До сих пор мы подходили к плотиновской мысли как бы изнутри. Нет сомнений, что, рассказывая нам об уровнях нашего "я", о красоте всемирной жизни, о любви к Благу и об очищающей добродетели, Плотин поделился с нами своими внутренними переживаниями. Теперь, кажется, наступил момент рассмотреть воззрения Плотина в некотором роде извне. Надо просить Порфирия, его биографа, поведать нам, каким образом Плотин нашел конкретное решение проблемы, поставленной в начале этой главы: как жить в земном мире после созерцания божественной Красоты и испытав любовь к Благу; более того, как жить здесь в постоянном созерцании?
VI. ДОБРОТА
"Благо полно нежности, благосклонности и кротости.
Оно всегда открыто тому, кто его ищет".
(V 5, 12, 33)
Открывая "Жизнь Плотина"* Порфирия, современный читатель испытывает некоторую неловкость. Первая же фраза его поражает: "Плотин стыдился, что у него есть тело" (Жизнь Пл. 1, 1).
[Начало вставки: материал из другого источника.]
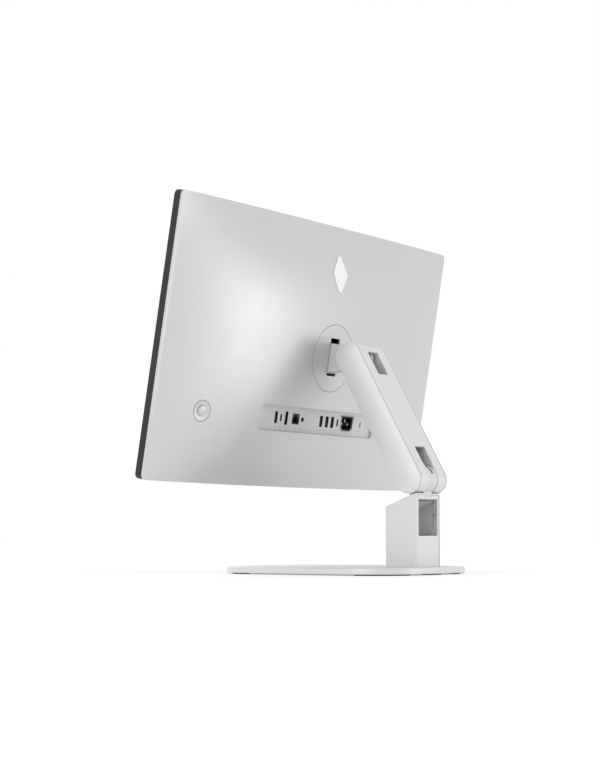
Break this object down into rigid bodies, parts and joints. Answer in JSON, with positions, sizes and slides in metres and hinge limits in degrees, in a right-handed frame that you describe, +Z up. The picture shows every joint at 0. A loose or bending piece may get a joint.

* Перевод "Жизни Плотина" на немецкий, выполненный Р.Хардером, который вышел в "Plotins Schriften" (Hamburg, Meiner, 1958), представляет собой большой прогресс по сравнению с переводом Э.Брейе. Я часто прибегал к нему в данной главе.
Следующие страницы знакомят его со странным субъектом, который отказывается говорить о своих родителях, родине (Жизнь Пл. 1, 3), годе рождения (2, 37) и не допускает, чтобы рисовали его портрет.